The NLRB also denied the men’s motions to disqualify Obama’s appointees because the Senate wasn’t in recess.
“The president’s determination that the pro forma sessions were ineffective shams is factually and legally wrong,” National Right to Work attorneys said in a July 30 court filing.
Obama’s actions undermine the separation of powers of the federal government’s executive, legislative and judicial branches, they said. “The Senate has the sole authority to declare when it is and is not in session,” the National Right to Work lawyers said.
“Was the senate in session?” NYU’s Epstein asked rhetorically. “The answer has always been each house is the master of its own rules.
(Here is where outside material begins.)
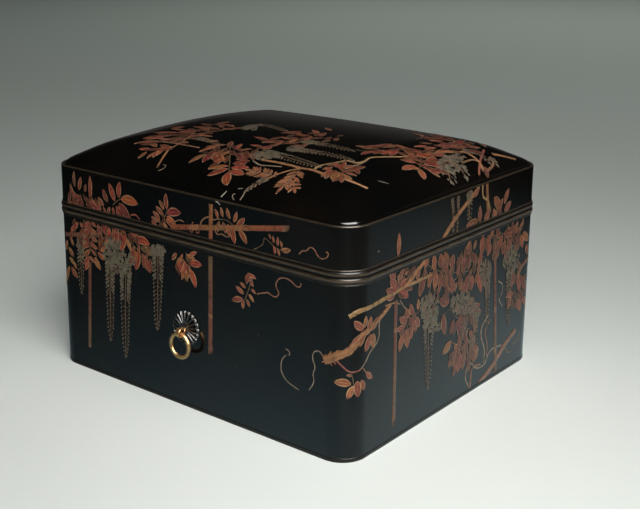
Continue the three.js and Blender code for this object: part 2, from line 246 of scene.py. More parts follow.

The president cannot decide if this is a sham if the Senate says that it isn’t.”
Bryant questioned whether leaving the Senate lights on means the chamber is truly open for business.
“If the Senate is unable to act, having somebody there to log in doesn’t really change the fact that the president is unable to get action on the senate nomination,” he said.
Bryant predicted the appeals court would look to avoid deciding on the merits of the recess appointments, perhaps ruling that the matter was political and shouldn’t be decided by a court.
On March 2, a federal judge in Washington declined to rule on the recess appointments issue when it was raised in a lawsuit over a rule requiring companies to tell workers of their rights to form a union.
Republican lawmakers have filed a friend-of-the-court brief in another dispute over recess appointments that is scheduled to be heard by the U.S. Court of Appeals in Washington on Dec. 5.
The cases are Richards v. National Labor Relations Board, 12-1973, and Lugo v. National Labor Relations Board, 12-1984, U.S. Court of Appeals for the Seventh Circuit (Chicago).